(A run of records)
— start —

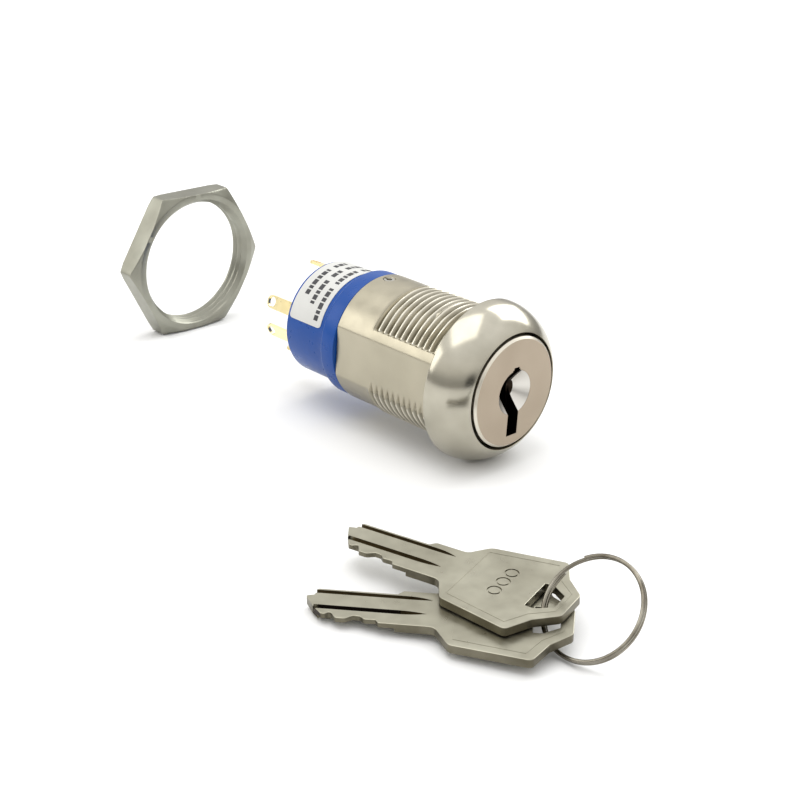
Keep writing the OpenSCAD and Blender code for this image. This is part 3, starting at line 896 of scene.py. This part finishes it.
across, along, upward = Vector((1, 0, 0)), Vector((0, 1, 0)), Vector((0, 0, 1))
waferSprings = dict(first=1.45, pitch=1.9, across=3.05, bottom=0.61, top=3.09,
                    radius=0.42, wire=0.16, turns=6)
springGroup("wafer_spring_turns", "wafer_springs",
            [(waferSprings["across"], waferSprings["first"] + i * waferSprings["pitch"],
              waferSprings["bottom"]) for i in range(6)],
            upward, across, waferSprings, waferSprings["top"] - waferSprings["bottom"])
contactSprings = dict(circle=4.4, angles=(162, -18), start=23.15, end=25.88,
                      radius=0.75, wire=0.22, turns=6)
springGroup("contact_spring_turns", "contact_springs",
            [aroundLock(contactSprings["circle"], a, contactSprings["start"])
             for a in contactSprings["angles"]],
            along, across, contactSprings, contactSprings["end"] - contactSprings["start"])
detentSpring = dict(start=3.53, end=5.29, along=23.0, radius=0.7, wire=0.2, turns=4)
springGroup("detent_spring_turns", "detent_spring",
            [(0, detentSpring["along"], -detentSpring["start"])],
            -upward, across, detentSpring, detentSpring["end"] - detentSpring["start"])
print("springs made")


# finishes of the parts that keep their own shape

keptParts = {
    "plug": faceNickel, "retaining_pin": pinSteel, "stop_pin": pinSteel,
    "terminal_base": basePlastic, "fixed_contacts": contactSilver, "retaining_clip": springWire,
    "drive_tail": pinSteel, "rotor": rotorPlastic, "moving_contact_1": waferBrass,
    "moving_contact_2": waferBrass, "detent_ball": polishedNickel,
}
for i in range(1, 7):
    keptParts[f"terminal_{i}"] = goldPlate
    keptParts[f"wafer_{i}"] = waferBrass
for name, material in keptParts.items():
    nodes[name].data.materials.clear()
    nodes[name].data.materials.append(material)
print("kept parts finished")


# floor, light and camera

studio = dict(floorAt=-11.35, floorSize=3000, floorTones=(0.79, 0.81), worldStrength=1.3,
              patchTowards=(-0.47, -0.88, 0.05), patchFade=(0.968, 0.992), patchStrength=0.05)

floorMesh = bpy.data.meshes.new("floor")
half, low = studio["floorSize"] / 2 * mm, studio["floorAt"] * mm
floorMesh.from_pydata([(-half, -half, low), (half, -half, low), (half, half, low),
                       (-half, half, low)], [], [(0, 1, 2, 3)])
floor = bpy.data.objects.new("floor", floorMesh)
bpy.context.scene.collection.objects.link(floor)
floorFinish = Finish("floor_paper", Roughness=0.9)
floorFinish.colours(floorFinish.noise(40),
                    [(at, (tone,) * 3) for at, tone in zip((0.3, 0.7), studio["floorTones"])])
floorMesh.materials.append(floorFinish.material)


def areaLight(name, place, target, size, power, colour=(1, 1, 1)):
    data = bpy.data.lights.new(name, "AREA")
    data.shape = "RECTANGLE"
    data.size, data.size_y = [s * mm for s in size]
    data.energy = power
    data.color = colour
    light = bpy.data.objects.new(name, data)
    light.location = Vector(place) * mm
    aim = Vector(target) - Vector(place)
    light.rotation_mode = "QUATERNION"
    light.rotation_quaternion = aim.to_track_quat("-Z", "Y")
    bpy.context.scene.collection.objects.link(light)


areaLight("top_softbox", (-60, 60, 330), (-10, 10, 0), (300, 260), 0.42, (1.0, 0.99, 0.97))
areaLight("right_softbox", (300, 30, 235), (-10, 0, 0), (220, 260), 0.62, (0.97, 0.99, 1.0))
areaLight("back_softbox", (-270, 260, 170), (-10, 10, 0), (240, 200), 0.26, (1.0, 0.99, 0.96))

world = bpy.data.worlds.new("studio")
bpy.context.scene.world = world
world.use_nodes = True
tree = world.node_tree
coordinates = tree.nodes.new("ShaderNodeTexCoord")
split = tree.nodes.new("ShaderNodeSeparateXYZ")
ramp = tree.nodes.new("ShaderNodeValToRGB")
tree.links.new(coordinates.outputs["Generated"], split.inputs["Vector"])
tree.links.new(split.outputs["Z"], ramp.inputs["Fac"])
ramp.color_ramp.elements[0].position = 0.0
ramp.color_ramp.elements[0].color = (0.30, 0.29, 0.27, 1)
ramp.color_ramp.elements[1].position = 0.8
ramp.color_ramp.elements[1].color = (1, 1, 1, 1)
for at, tone in ((0.14, 0.42), (0.36, 0.80)):
    ramp.color_ramp.elements.new(at).color = (tone, tone * 0.985, tone * 0.95, 1)
tree.links.new(ramp.outputs["Color"], tree.nodes["Background"].inputs["Color"])

# a dark patch low at the front, which the polished bezel mirrors
patch = Vector(studio["patchTowards"]).normalized()
towards = tree.nodes.new("ShaderNodeVectorMath")
towards.operation = "DOT_PRODUCT"
towards.inputs[1].default_value = patch
dim = tree.nodes.new("ShaderNodeMapRange")
for socket, number in (("From Min", studio["patchFade"][0]), ("From Max", studio["patchFade"][1]),
                       ("To Min", studio["worldStrength"]), ("To Max", studio["patchStrength"])):
    dim.inputs[socket].default_value = number
tree.links.new(coordinates.outputs["Generated"], towards.inputs[0])
tree.links.new(towards.outputs["Value"], dim.inputs["Value"])
tree.links.new(dim.outputs["Result"], tree.nodes["Background"].inputs["Strength"])

view = dict(azimuth=-46.537, elevation=23.0, roll=3.475, place=(-157.70, -134.58, 84.00),
            lens=74.007, sensor=36.0)
azimuth, elevation, roll = [math.radians(view[k]) for k in ("azimuth", "elevation", "roll")]
back = Vector((math.sin(azimuth) * math.cos(elevation), -math.cos(azimuth) * math.cos(elevation),
               math.sin(elevation)))
right = Vector((math.cos(azimuth), math.sin(azimuth), 0))
above = back.cross(right)
cameraX = right * math.cos(roll) + above * math.sin(roll)
cameraY = above * math.cos(roll) - right * math.sin(roll)
cameraData = bpy.data.cameras.new("camera")
cameraData.lens, cameraData.sensor_width = view["lens"], view["sensor"]
cameraData.clip_start, cameraData.clip_end = 0.005, 20
camera = bpy.data.objects.new("camera", cameraData)
facing = Matrix((cameraX, cameraY, back)).transposed().to_4x4()
camera.matrix_world = Matrix.Translation(Vector(view["place"]) * mm) @ facing
bpy.context.scene.collection.objects.link(camera)
bpy.context.scene.camera = camera
bpy.context.scene.view_settings.view_transform = "Standard"
print("floor, light and camera set")
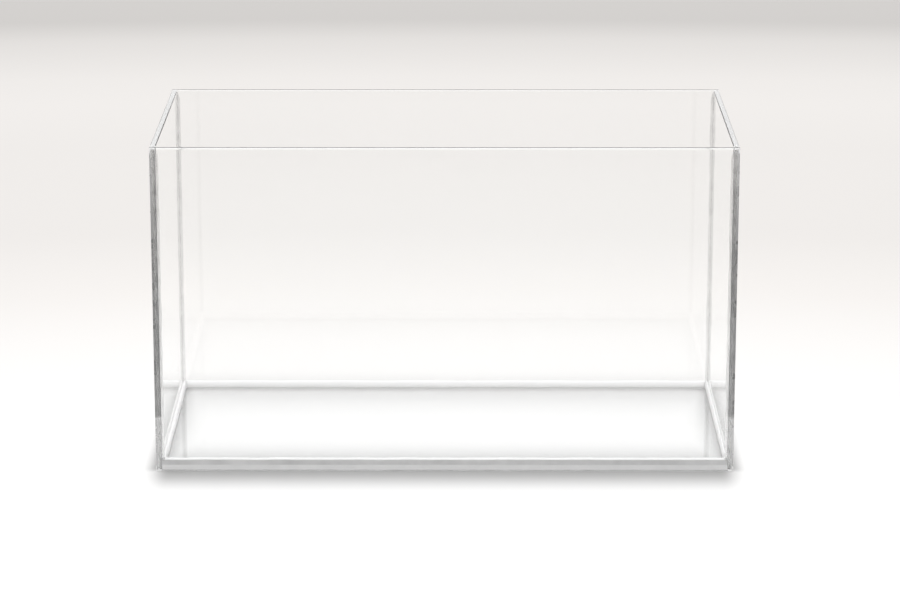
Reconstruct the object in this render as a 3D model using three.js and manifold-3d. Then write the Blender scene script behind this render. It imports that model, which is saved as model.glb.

— end —

_WRITTEN REQUEST_: Your task is to reproduce the whole listing exactly.

_RESPONSE TO THIS EXERCISE_:
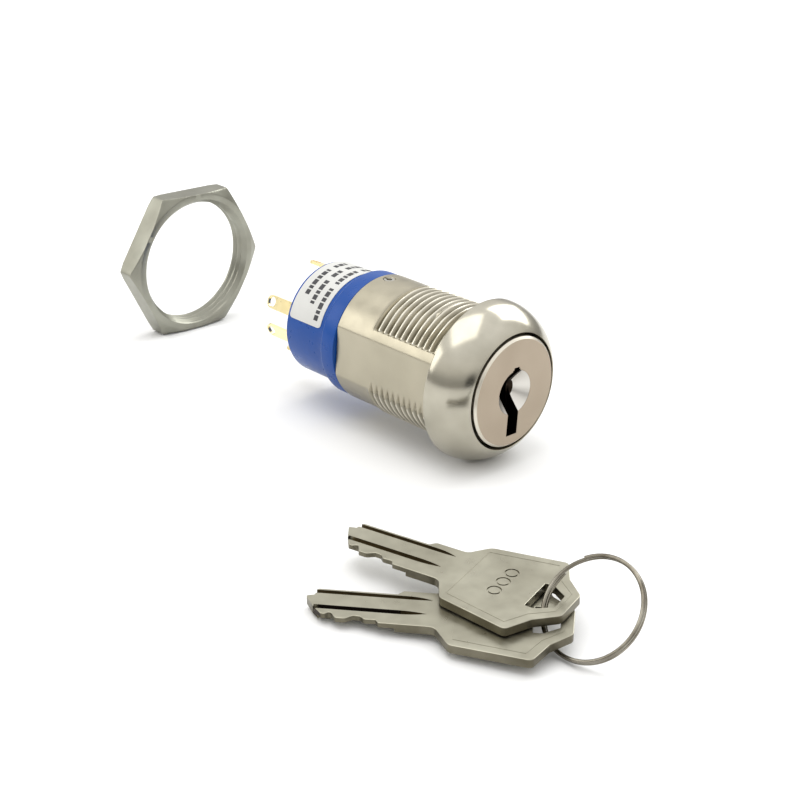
Keep writing the OpenSCAD and Blender code for this image. This is part 3, starting at line 896 of scene.py. This part finishes it.
across, along, upward = Vector((1, 0, 0)), Vector((0, 1, 0)), Vector((0, 0, 1))
waferSprings = dict(first=1.45, pitch=1.9, across=3.05, bottom=0.61, top=3.09,
                    radius=0.42, wire=0.16, turns=6)
springGroup("wafer_spring_turns", "wafer_springs",
            [(waferSprings["across"], waferSprings["first"] + i * waferSprings["pitch"],
              waferSprings["bottom"]) for i in range(6)],
            upward, across, waferSprings, waferSprings["top"] - waferSprings["bottom"])
contactSprings = dict(circle=4.4, angles=(162, -18), start=23.15, end=25.88,
                      radius=0.75, wire=0.22, turns=6)
springGroup("contact_spring_turns", "contact_springs",
            [aroundLock(contactSprings["circle"], a, contactSprings["start"])
             for a in contactSprings["angles"]],
            along, across, contactSprings, contactSprings["end"] - contactSprings["start"])
detentSpring = dict(start=3.53, end=5.29, along=23.0, radius=0.7, wire=0.2, turns=4)
springGroup("detent_spring_turns", "detent_spring",
            [(0, detentSpring["along"], -detentSpring["start"])],
            -upward, across, detentSpring, detentSpring["end"] - detentSpring["start"])
print("springs made")


# finishes of the parts that keep their own shape

keptParts = {
    "plug": faceNickel, "retaining_pin": pinSteel, "stop_pin": pinSteel,
    "terminal_base": basePlastic, "fixed_contacts": contactSilver, "retaining_clip": springWire,
    "drive_tail": pinSteel, "rotor": rotorPlastic, "moving_contact_1": waferBrass,
    "moving_contact_2": waferBrass, "detent_ball": polishedNickel,
}
for i in range(1, 7):
    keptParts[f"terminal_{i}"] = goldPlate
    keptParts[f"wafer_{i}"] = waferBrass
for name, material in keptParts.items():
    nodes[name].data.materials.clear()
    nodes[name].data.materials.append(material)
print("kept parts finished")


# floor, light and camera

studio = dict(floorAt=-11.35, floorSize=3000, floorTones=(0.79, 0.81), worldStrength=1.3,
              patchTowards=(-0.47, -0.88, 0.05), patchFade=(0.968, 0.992), patchStrength=0.05)

floorMesh = bpy.data.meshes.new("floor")
half, low = studio["floorSize"] / 2 * mm, studio["floorAt"] * mm
floorMesh.from_pydata([(-half, -half, low), (half, -half, low), (half, half, low),
                       (-half, half, low)], [], [(0, 1, 2, 3)])
floor = bpy.data.objects.new("floor", floorMesh)
bpy.context.scene.collection.objects.link(floor)
floorFinish = Finish("floor_paper", Roughness=0.9)
floorFinish.colours(floorFinish.noise(40),
                    [(at, (tone,) * 3) for at, tone in zip((0.3, 0.7), studio["floorTones"])])
floorMesh.materials.append(floorFinish.material)


def areaLight(name, place, target, size, power, colour=(1, 1, 1)):
    data = bpy.data.lights.new(name, "AREA")
    data.shape = "RECTANGLE"
    data.size, data.size_y = [s * mm for s in size]
    data.energy = power
    data.color = colour
    light = bpy.data.objects.new(name, data)
    light.location = Vector(place) * mm
    aim = Vector(target) - Vector(place)
    light.rotation_mode = "QUATERNION"
    light.rotation_quaternion = aim.to_track_quat("-Z", "Y")
    bpy.context.scene.collection.objects.link(light)


areaLight("top_softbox", (-60, 60, 330), (-10, 10, 0), (300, 260), 0.42, (1.0, 0.99, 0.97))
areaLight("right_softbox", (300, 30, 235), (-10, 0, 0), (220, 260), 0.62, (0.97, 0.99, 1.0))
areaLight("back_softbox", (-270, 260, 170), (-10, 10, 0), (240, 200), 0.26, (1.0, 0.99, 0.96))

world = bpy.data.worlds.new("studio")
bpy.context.scene.world = world
world.use_nodes = True
tree = world.node_tree
coordinates = tree.nodes.new("ShaderNodeTexCoord")
split = tree.nodes.new("ShaderNodeSeparateXYZ")
ramp = tree.nodes.new("ShaderNodeValToRGB")
tree.links.new(coordinates.outputs["Generated"], split.inputs["Vector"])
tree.links.new(split.outputs["Z"], ramp.inputs["Fac"])
ramp.color_ramp.elements[0].position = 0.0
ramp.color_ramp.elements[0].color = (0.30, 0.29, 0.27, 1)
ramp.color_ramp.elements[1].position = 0.8
ramp.color_ramp.elements[1].color = (1, 1, 1, 1)
for at, tone in ((0.14, 0.42), (0.36, 0.80)):
    ramp.color_ramp.elements.new(at).color = (tone, tone * 0.985, tone * 0.95, 1)
tree.links.new(ramp.outputs["Color"], tree.nodes["Background"].inputs["Color"])

# a dark patch low at the front, which the polished bezel mirrors
patch = Vector(studio["patchTowards"]).normalized()
towards = tree.nodes.new("ShaderNodeVectorMath")
towards.operation = "DOT_PRODUCT"
towards.inputs[1].default_value = patch
dim = tree.nodes.new("ShaderNodeMapRange")
for socket, number in (("From Min", studio["patchFade"][0]), ("From Max", studio["patchFade"][1]),
                       ("To Min", studio["worldStrength"]), ("To Max", studio["patchStrength"])):
    dim.inputs[socket].default_value = number
tree.links.new(coordinates.outputs["Generated"], towards.inputs[0])
tree.links.new(towards.outputs["Value"], dim.inputs["Value"])
tree.links.new(dim.outputs["Result"], tree.nodes["Background"].inputs["Strength"])

view = dict(azimuth=-46.537, elevation=23.0, roll=3.475, place=(-157.70, -134.58, 84.00),
            lens=74.007, sensor=36.0)
azimuth, elevation, roll = [math.radians(view[k]) for k in ("azimuth", "elevation", "roll")]
back = Vector((math.sin(azimuth) * math.cos(elevation), -math.cos(azimuth) * math.cos(elevation),
               math.sin(elevation)))
right = Vector((math.cos(azimuth), math.sin(azimuth), 0))
above = back.cross(right)
cameraX = right * math.cos(roll) + above * math.sin(roll)
cameraY = above * math.cos(roll) - right * math.sin(roll)
cameraData = bpy.data.cameras.new("camera")
cameraData.lens, cameraData.sensor_width = view["lens"], view["sensor"]
cameraData.clip_start, cameraData.clip_end = 0.005, 20
camera = bpy.data.objects.new("camera", cameraData)
facing = Matrix((cameraX, cameraY, back)).transposed().to_4x4()
camera.matrix_world = Matrix.Translation(Vector(view["place"]) * mm) @ facing
bpy.context.scene.collection.objects.link(camera)
bpy.context.scene.camera = camera
bpy.context.scene.view_settings.view_transform = "Standard"
print("floor, light and camera set")
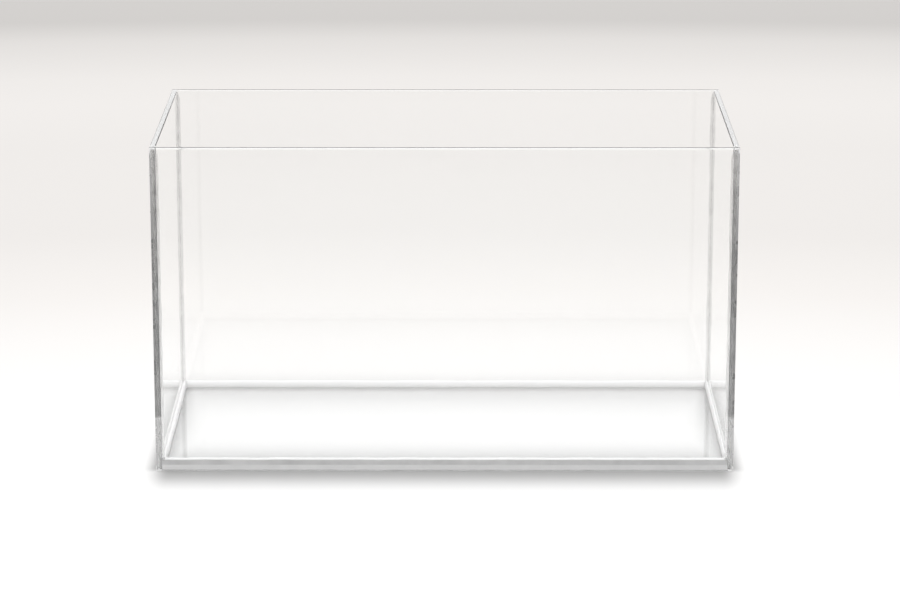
Reconstruct the object in this render as a 3D model using three.js and manifold-3d. Then write the Blender scene script behind this render. It imports that model, which is saved as model.glb.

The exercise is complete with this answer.